Those fighting social injustice are sometimes guilty of it
I know what it’s like to have your words, actions, inactions and breathing patterns taken out of context.
More than that, I know what it’s like to create something — send it straight from your mind to a judging public with a quick stop in between for typing and edits. In fact, I’m doing it right now.
I won’t argue that my job is harder than anyone else’s, but the most difficult and frustrating part of creating a message is that once it leaves your hands, it’s not yours to control. It’s up to everyone else, each person with their own background and ideas and prejudices, to decide just exactly what it is you’ve said.
I’ve had well-intended opinion pieces picked apart by large women’s studies classes. I’ve been called a racist after running photos of anti-Wal-Mart protestors (evidently taking pictures of a sign that says “China is Wal-Mart’s best friend” is enough to send me to sensitivity training). I’ve been called “dumber than a post” for honestly relating the bad experience I had at a reader’s favorite eatery.
Don’t take this as complaining. While I was surprised at this when I first got into the business, I’ve learned to accept it as a part of the life. In fact, it’s a pretty good indicator of a journalist’s worth — if you’re not making someone mad, you’re probably not doing your job right.
And while I don’t mind being the subject of abuse, I try to step in when I see it happening to others.
That was the case last week, when a friend (and I hope she’s still my friend after this) posted a link to a blog post by Jean Warner, co-founder of The Oklahoma Women’s Coalition, titled “Shame on The Oklahoman for Violence Against Women Cartoon.”
That’s right, another attack on a political cartoonist. It happens all the time for a reason — they usually have a political point, and can be fairly ambiguous.
This cartoon by syndicated cartoonist Chip Bok (no, The Oklahoman didn’t draw it) depicts President Obama with a sombrero and a group of elephants with sticks, while a piñata of Sonia Sotomayor, Obama’s supreme court pick, hangs behind him. With the media’s various cameras watching, Obama says to the nervous-looking pachyderms, “Now, who want’s to be first?”
Any clear thinker should understand the joke — Republicans will bash the Democratic president’s pick with everything they’ve got come confirmation time. You’d have a point that turning a Hispanic person into a piñata is at the very least culturally insensitive, but that’s as far as it goes.

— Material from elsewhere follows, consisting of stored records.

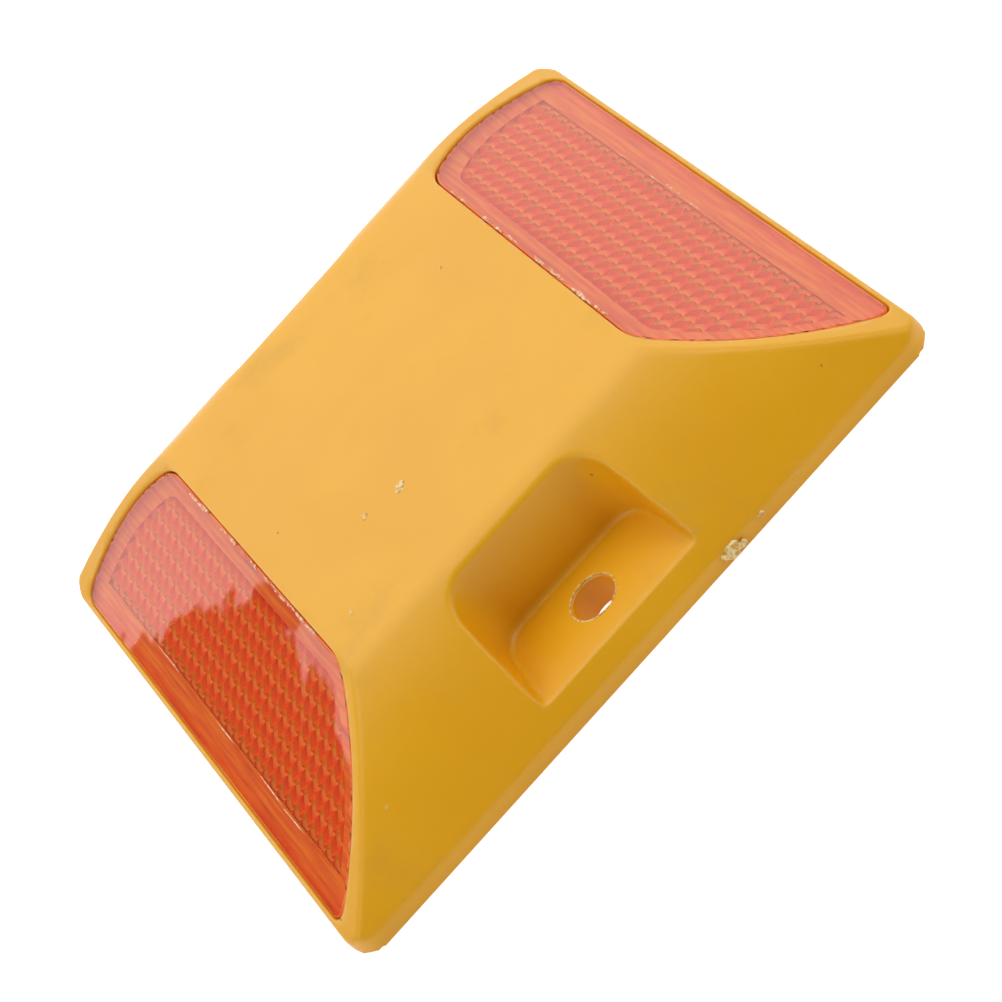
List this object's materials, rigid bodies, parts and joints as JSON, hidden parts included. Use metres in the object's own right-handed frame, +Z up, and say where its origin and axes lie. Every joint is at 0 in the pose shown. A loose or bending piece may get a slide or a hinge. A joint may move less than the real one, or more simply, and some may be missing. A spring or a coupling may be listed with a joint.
{
  "type": "raised pavement marker",
  "caption": "Low amber road marker with a corner-cube reflector on each approach face and a finger pocket with a screw hole on each side.",
  "frame": {"origin": "centre of the flat base, on the road surface", "axes": "+X along the traffic through both reflectors, +Y across through both finger pockets, +Z up from the road"},
  "size_m": [0.1016, 0.1016, 0.0178],
  "materials": {
    "shell_plastic": "satin moulded amber ABS",
    "potting_resin": "coarse sand-filled resin",
    "lens_acrylic": "clear deep amber acrylic",
    "backing_plastic": "matte moulded amber ABS"
  },
  "bodies": {
    "root": {"housing_shell": "shell_plastic", "potting_fill": "potting_resin", "lens_right": "lens_acrylic", "lens_left": "lens_acrylic", "lens_backing_right": "backing_plastic", "lens_backing_left": "backing_plastic"}
  },
  "joints": []
}
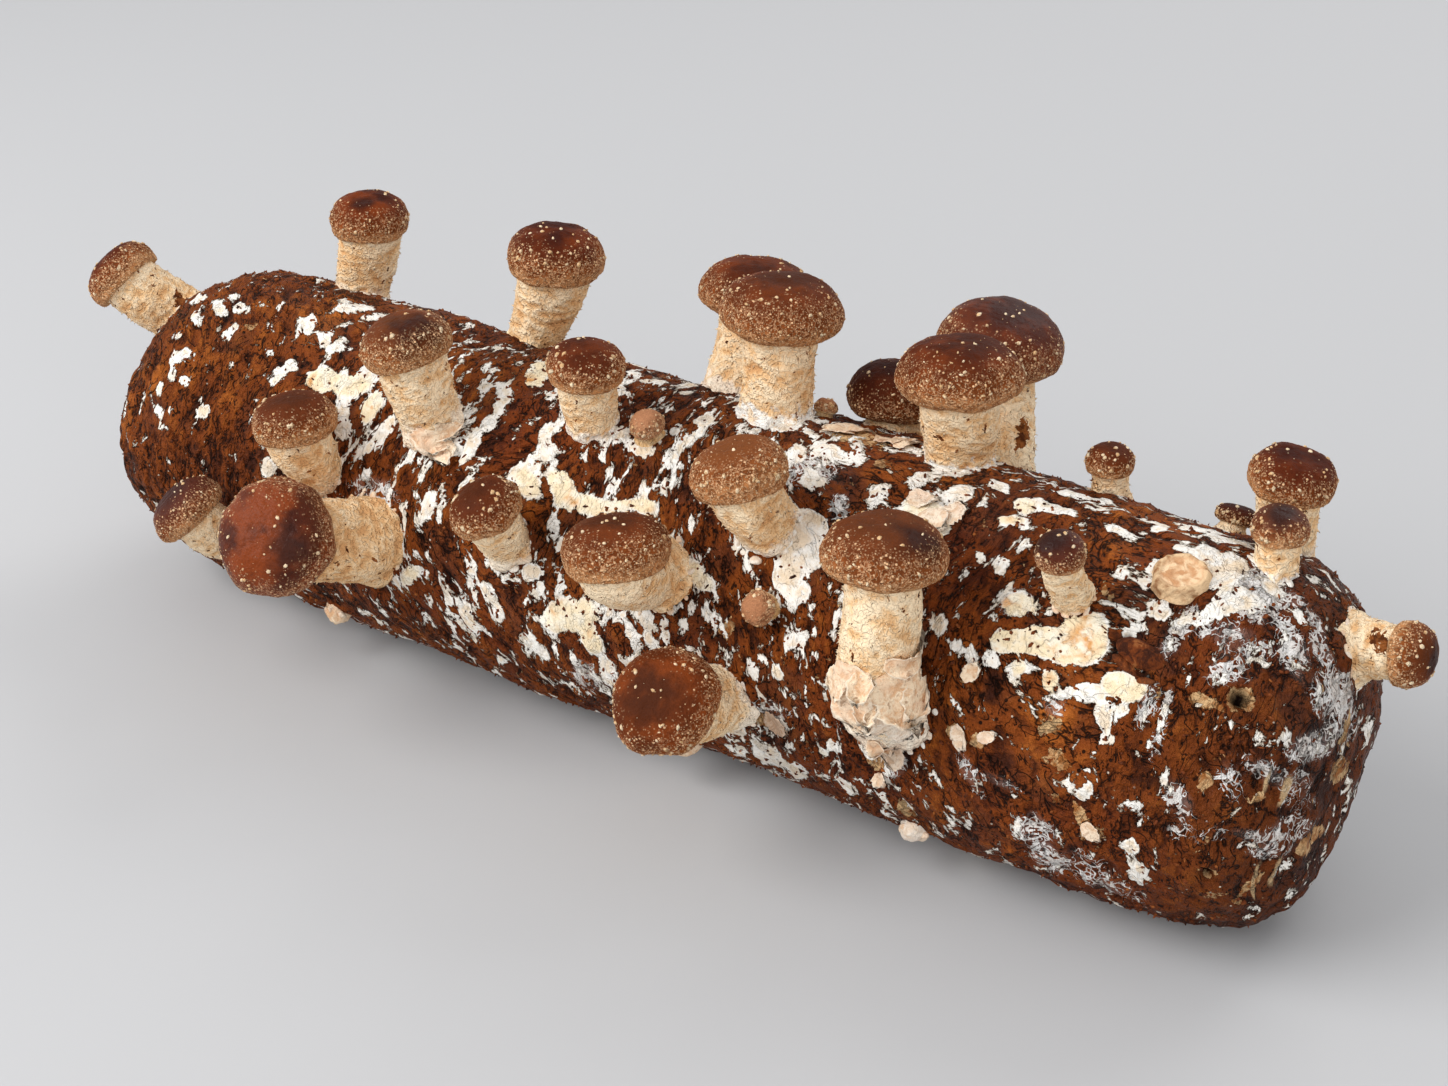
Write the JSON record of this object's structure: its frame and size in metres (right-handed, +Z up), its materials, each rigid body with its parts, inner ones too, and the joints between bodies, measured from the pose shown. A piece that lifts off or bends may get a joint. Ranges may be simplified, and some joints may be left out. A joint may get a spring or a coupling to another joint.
{
  "type": "shiitake grow block",
  "caption": "Log-shaped block of colonised sawdust, brown and rough with white patches, with shiitake mushrooms, buds and a cut foot growing out of its top, front and ends.",
  "frame": {"origin": "middle of the flat strip that the log lies on, halfway along the log", "axes": "+Z up, +X along the log towards the end with the broad white patches, -Y the side with the low mushrooms"},
  "size_m": [0.4289, 0.151, 0.1358],
  "materials": {
    "rind": "matte",
    "cap_skin": "satin",
    "stem_flesh": "matte",
    "young_flesh": "matte"
  },
  "bodies": {
    "root": {"log": "rind", "cap_01": "cap_skin", "stem_01": "stem_flesh", "cap_02": "cap_skin", "stem_02": "stem_flesh", "cap_03": "cap_skin", "stem_03": "stem_flesh", "cap_04": "cap_skin", "stem_04": "stem_flesh", "cap_05": "cap_skin", "stem_05": "stem_flesh", "cap_06": "cap_skin", "stem_06": "stem_flesh", "cap_07": "cap_skin", "stem_07": "stem_flesh", "cap_08": "cap_skin", "stem_08": "stem_flesh", "cap_09": "cap_skin", "stem_09": "stem_flesh", "cap_10": "cap_skin", "stem_10": "stem_flesh", "cap_11": "cap_skin", "stem_11": "stem_flesh", "cap_12": "cap_skin", "stem_12": "stem_flesh", "cap_13": "cap_skin", "stem_13": "stem_flesh", "cap_14": "cap_skin", "stem_14": "stem_flesh", "cap_15": "cap_skin", "stem_15": "stem_flesh", "cap_16": "cap_skin", "stem_16": "stem_flesh", "cap_17": "cap_skin", "stem_17": "stem_flesh", "cap_18": "cap_skin", "stem_18": "stem_flesh", "cap_19": "cap_skin", "stem_19": "stem_flesh", "cap_20": "cap_skin", "stem_20": "stem_flesh", "cap_21": "cap_skin", "stem_21": "stem_flesh", "cap_22": "cap_skin", "stem_22": "stem_flesh", "cap_23": "cap_skin", "stem_23": "stem_flesh", "cap_24": "cap_skin", "stem_24": "stem_flesh", "pin_01": "young_flesh", "pin_02": "young_flesh", "pin_03": "young_flesh", "nub_01": "stem_flesh", "nub_02": "stem_flesh", "nub_03": "stem_flesh", "cut_stump": "stem_flesh"}
  },
  "joints": []
}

But Warner, clearly a person with her own agenda that could see enemies at a daycare, chooses to call Bok’s work sexist. “So The Oklahoman today runs a cartoon showing Sonia Sotomayor — a brilliant Hispanic woman scholar, lawyer and judge — strung up by a rope while men with clubs prepare to have at her for believing she’s qualified to serve on the US. Supreme Court,” she posted.
Whiplash is the appropriate response to this.
Really? This has nothing to do with politics, and instead is the newspaper’s instruction for its readers to beat women with sticks?
“A picture speaks louder than words and that cartoon sends a message to women of all ages,” she said. “Back off. Know your place. Or we’ll take a stick to you and teach you a lesson.”
Warner says shame should be placed on The Oklahoman and its publisher, David Thompson. But if she’s looking for someone worthy of shame, she needs to look in a mirror.
In pushing her own agenda, Warner is reading into Bok’s cartoon more than is there. The cartoon has no more to do with the person’s sex than it does her preference in music or the name of her third-grade teacher.
Those who create will always run across people like Jean Warner, who will accuse you of terrible things just to further their own goals. And while this may be a fact of life, such behavior shouldn’t be tolerated by the rest of us.